The Tree of Life, which God placed at the heart of the Garden of Eden, became a symbol of Jewish existence, a core value of individual and communal living: continuity.
The Talmud sages held wonderfully imaginative discussions about trees in life and legend. They believed that mankind, which they often compared to trees, owes its existence to them and should treat them with special recognition. Serious consequences would result from destroying a tree. The Torah (itself called a Tree of Life in Proverbs 3:18) prohibits the destruction of fruit trees, even in times of war (Deuteronomy20:19-20), and to prevent the loss of Israel's natural forests, the sages prohibited the Jews from allowing goats to graze freely. Today in Israel, anyone who wants to destroy a tree must apply for a license, even if the tree is on his or her own property.
Rabbi Yohanan ben Zakkai, who lived in Jerusalem when it was being sacked by the Romans, cleverly taught the priority of planting. "If you should be holding a sapling in your hand when they tell you the Messiah has arrived," he advised, "first plant the sapling, then go out and greet him."
Planting a tree--a concrete, practical act--has represented hope since ancient times. On Tu Bishvat in Palestine, trees were planted for children born during the previous year: for a boy, a cedar, with the wish that the child would grow to be tall and upright, for a girl, a cypress, which was graceful and fragrant. Later, branches from the cypress and cedar of a bride and groom were used to make the huppah (canopy) for their wedding ceremony. The planting was associated with two of the most important times in an individual's life, birth and marriage, two occasions when we concentrate on the possibilities for the future. So powerful is this connection that even in the Theriesenstadt concentration camp, children planted a tree.

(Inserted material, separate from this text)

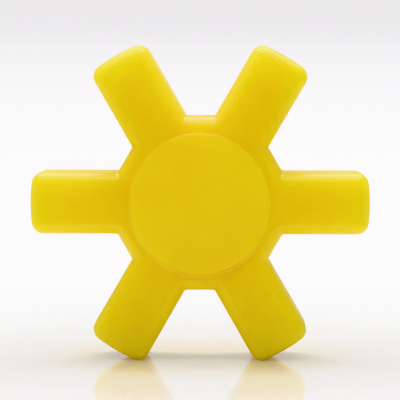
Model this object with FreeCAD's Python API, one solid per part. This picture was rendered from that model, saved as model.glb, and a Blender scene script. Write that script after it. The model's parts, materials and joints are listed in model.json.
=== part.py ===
import FreeCAD, Part
import math
import os

# The elastomer spider of a straight-jaw shaft coupling: one moulding, with no insert and no fastener.
# Millimetres. The origin is the centre of the part. Y is the axis of the two shafts, Z is up, and X runs
# along two opposite legs, so that the part stands on the tips of its two lower legs.

OUTER_RADIUS = 32.25  # shaft axis to the tip of a leg, just inside the coupling's own outer surface
LEG_COUNT = 6  # three jaws from each of the two hubs go into the six gaps
LEG_WIDTH = 11.7  # between the two flat jaw seats of a leg
HUB_APOTHEM = 16.5  # shaft axis to the short flat that joins two legs
STAR_THICKNESS = 16.0  # along the axis, over the legs and the hub
TIP_CORNER_RADIUS = 2.3  # corner of a leg's tip, seen along the axis
ROOT_RADIUS = 0.6  # inner corner where a leg meets a hub flat
RIM_RADIUS = 2.1  # round that runs all along the front edge and the back edge
BOSS_RADIUS = 13.4  # raised disc that keeps the legs clear of the hubs' end faces
BOSS_HEIGHT = 1.0  # how far each disc stands above the star
BOSS_EDGE_RADIUS = 0.3

AXIS = FreeCAD.Vector(0, 1, 0)
CENTRE = FreeCAD.Vector(0, 0, 0)
FRONT_Y = -STAR_THICKNESS / 2
LEG_PITCH = 360.0 / LEG_COUNT
CLOSE = 0.01  # how near counts as the same when edges are picked out


def leg_pair(index):
    """Two opposite legs: one bar across the part, turned about the shaft axis."""
    corner = FreeCAD.Vector(-OUTER_RADIUS, FRONT_Y, -LEG_WIDTH / 2)
    bar = Part.makeBox(2 * OUTER_RADIUS, STAR_THICKNESS, LEG_WIDTH, corner)
    bar.rotate(CENTRE, AXIS, index * LEG_PITCH)
    return bar


def hub():
    """Prism whose flats face the gaps between the legs and whose corners point along the legs."""
    corner_radius = HUB_APOTHEM / math.cos(math.pi / LEG_COUNT)
    corners = []
    for index in range(LEG_COUNT + 1):
        turn = math.radians(index * LEG_PITCH)
        corners.append(FreeCAD.Vector(corner_radius * math.cos(turn), FRONT_Y, corner_radius * math.sin(turn)))
    return Part.Face(Part.makePolygon(corners)).extrude(AXIS * STAR_THICKNESS)


def axial_edges(solid, innermost, outermost):
    """Straight edges parallel to the shaft axis, at a distance from it between the two given."""
    found = []
    for edge in solid.Edges:
        start = edge.Vertexes[0].Point
        end = edge.Vertexes[-1].Point
        along = abs(end.y - start.y)
        if abs(along - STAR_THICKNESS) > CLOSE:
            continue
        if innermost < math.hypot(start.x, start.z) < outermost:
            found.append(edge)
    return found


def rim_edges(solid):
    """All edges that lie in the front face or in the back face."""
    return [edge for edge in solid.Edges if edge.BoundBox.YLength < CLOSE]


def star():
    """Hub and six legs, with every outer corner and both rims rounded."""
    body = hub()
    for index in range(LEG_COUNT // 2):
        body = body.fuse(leg_pair(index))
    tube = Part.makeCylinder(OUTER_RADIUS, STAR_THICKNESS, FreeCAD.Vector(0, FRONT_Y, 0), AXIS)
    body = body.common(tube).removeSplitter()
    middle = (OUTER_RADIUS + HUB_APOTHEM) / 2
    body = body.makeFillet(TIP_CORNER_RADIUS, axial_edges(body, middle, OUTER_RADIUS + CLOSE))
    body = body.makeFillet(ROOT_RADIUS, axial_edges(body, HUB_APOTHEM, middle))
    return body.makeFillet(RIM_RADIUS, rim_edges(body))


def boss_disc():
    """One disc that runs through the star and stands out of it on both sides."""
    length = STAR_THICKNESS + 2 * BOSS_HEIGHT
    disc = Part.makeCylinder(BOSS_RADIUS, length, FreeCAD.Vector(0, -length / 2, 0), AXIS)
    return disc.makeFillet(BOSS_EDGE_RADIUS, rim_edges(disc))


def spider():
    return star().fuse(boss_disc()).removeSplitter()


os.makedirs("parts", exist_ok=True)
shape = spider()
if len(shape.Solids) != 1 or not shape.isValid():
    raise RuntimeError("the spider is not one valid solid")
shape.exportStep("parts/spider.step")
box = shape.optimalBoundingBox(True, False)
print("spider: volume %.0f mm3, size %.2f x %.2f x %.2f mm" % (
    shape.Volume, box.XLength, box.YLength, box.ZLength))
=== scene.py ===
"""The elastomer spider of a jaw coupling, standing on two of its legs on a white table."""

import cmath
import json
import math

import bmesh
import bpy
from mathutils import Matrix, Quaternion, Vector, noise


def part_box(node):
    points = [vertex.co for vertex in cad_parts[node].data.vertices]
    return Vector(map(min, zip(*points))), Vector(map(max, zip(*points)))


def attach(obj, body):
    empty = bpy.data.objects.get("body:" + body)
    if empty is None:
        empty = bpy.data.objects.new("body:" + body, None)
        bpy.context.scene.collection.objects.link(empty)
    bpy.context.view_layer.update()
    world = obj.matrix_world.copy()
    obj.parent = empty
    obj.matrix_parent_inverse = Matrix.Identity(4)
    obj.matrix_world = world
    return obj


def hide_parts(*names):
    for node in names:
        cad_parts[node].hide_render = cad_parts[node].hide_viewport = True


MM = 0.001
NODE = "spider"

# The moulding, in millimetres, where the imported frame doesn't say it.
LEG_COUNT = 6
HUB_APOTHEM = 16.5  # shaft axis to the short flat that joins two legs
TIP_CORNER_RADIUS = 2.3  # corner of a leg's tip, seen along the axis
ROOT_RADIUS = 0.6  # inner corner where a leg meets a hub flat
RIM_RADIUS = 2.1  # round that runs along the front edge and the back edge
RIM_FLATNESS = 0.3  # 0 is a true round and 1 a bevel
BOSS_RADIUS = 13.4
BOSS_HEIGHT = 1.0
BOSS_EDGE_RADIUS = 0.3
BOSS_FOOT_WIDTH = 0.8  # soft slope where a boss rises from the star
BOSS_FOOT_HEIGHT = 0.25
BOSS_CROWN = 0.35  # how far the middle of a boss stands above its edge
PARTING_HEIGHT = 0.05  # ridge left by the mould's parting line, half-way through the thickness
PARTING_HALF_WIDTH = 0.2
SINK_DEPTH = 0.06  # how far the faces of the legs have shrunk in
SINK_LENGTH = 8.0  # stretch of face, from rim to boss, that has to be crossed for the full depth
WAVE_HEIGHT = 0.012  # unevenness of the moulded skin
WAVE_LENGTH = 5.0

# Steps of the mesh. Half a leg's outline runs from the middle of its tip to the middle of the hub flat.
# The two gaps are in millimetres.
TIP_STEPS = 7
CORNER_STEPS = 10
FLANK_STEPS = 14
ROOT_STEPS = 6
FLAT_STEPS = 5
WALL_STEPS = 6
RIM_STEPS = 10
FACE_STEPS = 20
FOOT_STEPS = 5
EDGE_STEPS = 5
BOSS_RING_GAP = 1.0
BOSS_COLUMN_GAP = 0.15  # where columns come closer together than this, every other one ends

# The finish. Colours are linear, the noise scales are in waves per metre, and a pair is a range.
STAR_YELLOWS = ((0.88, 0.64, 0.003, 1), (0.91, 0.68, 0.006, 1))
BOSS_YELLOWS = ((0.96, 0.69, 0.002, 1), (1.0, 0.75, 0.004, 1))  # the matt bosses look a little paler
STAR_ROUGHNESS = (0.27, 0.35)
BOSS_ROUGHNESS = (0.44, 0.54)
NOISE_SPAN = (0.3, 0.7)  # the part of a noise's range that is used
BOSS_CLOUD_SPAN = (0.35, 0.65)
STAR_CLOUD_SCALE = 90.0
BOSS_CLOUD_SCALE = 60.0
SMEAR_SCALE = 260.0
GRAIN_SCALE = 3200.0
GRAIN_HEIGHT = 0.02 * MM
GRAIN_STRENGTHS = (0.08, 0.8)  # on the star and on the bosses
RIPPLE_SCALE = 700.0
RIPPLE_HEIGHT = 0.03 * MM
RIPPLE_STRENGTH = 0.25
MASK_WIDTH = 0.1 * MM  # over which the finish changes at the edge of a boss
IOR = 1.5
DEPTH_WEIGHT = 0.75  # how much of the light goes into the polyurethane before it comes back
DEPTH_RADIUS = (0.8, 0.8, 0.1)  # how far red, green and blue spread in it, in parts of the scale
DEPTH_SCALE = 20.0 * MM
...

Planting was also considered a way to create eternity. As the Talmud relates, the righteous man Honi once encountered a man planting a carob tree. "How long will it take to bear fruit?" he inquired. "About seventy years," the man replied. "So you think you will live long enough to taste its fruits?" The man explained, "I have found ready-grown carob trees in the world. As my forefathers planted them for me, so I plant for my children."